Phase Change Memory Architecture and the Quest for Scalability
Communications of the ACM (CACM), Research Highlight, Vol. 53, No. 7, pages 99-106, July 2010.
Benjamin C. Lee1, Engin Ipek2, Onur Mutlu, Doug Burger3
Electrical & Computer Engineering
Carnegie Mellon University
5000 Forbes Ave.
Pittsburgh, PA 15213
1 Stanford University
2 University of Rochester
3 Microsoft Research
Memory scaling is in jeopardy as charge storage and sensing mechanisms become less reliable for prevalent memory technologies, such as dynamic random access memory (DRAM). In contrast, phase change memory (PCM) relies on programmable resistances, as well as scalable current and thermal mechanisms. To deploy PCM as a DRAM alternative and to exploit its scalability, PCM must be architected to address relatively long latencies, high energy writes, and finite endurance.
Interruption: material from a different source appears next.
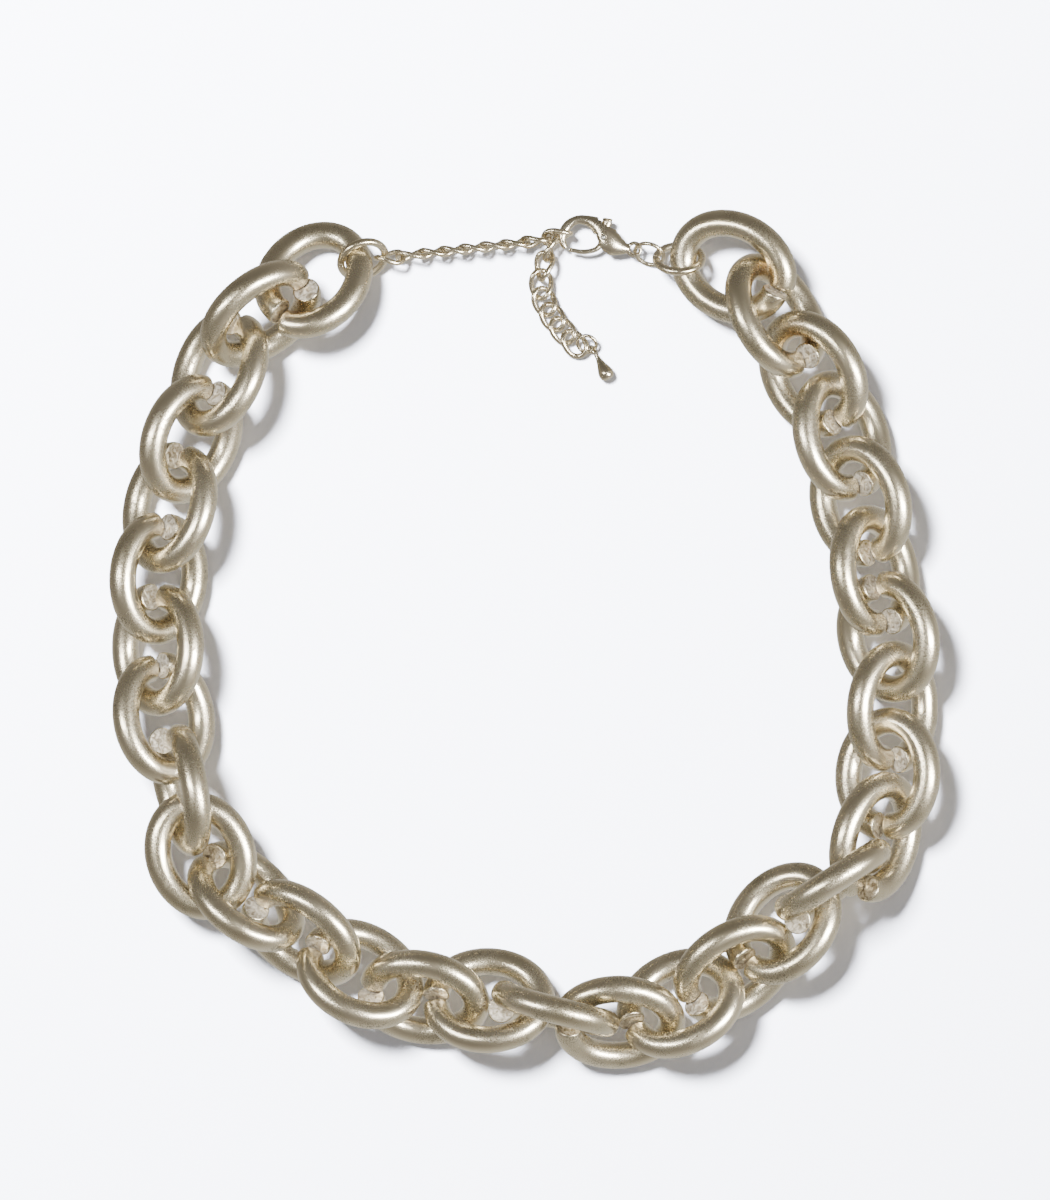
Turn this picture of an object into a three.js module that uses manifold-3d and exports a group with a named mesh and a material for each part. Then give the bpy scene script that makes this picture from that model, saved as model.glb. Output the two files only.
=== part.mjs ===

We propose architectural enhancements that address these limitations and make PCM competitive with DRAM. A baseline PCM system is 1.6× slower and requires 2.2× more energy than a DRAM system. Buffer reorganizations reduce this delay and energy gap to 1.2× and 1.0×, using narrow rows to mitigate write energy as well as multiple rows to improve locality and write coalescing. Partial writes mitigate limited memory endurance to provide more than 10 years of lifetime. Process scaling will further reduce PCM energy costs and improve endurance.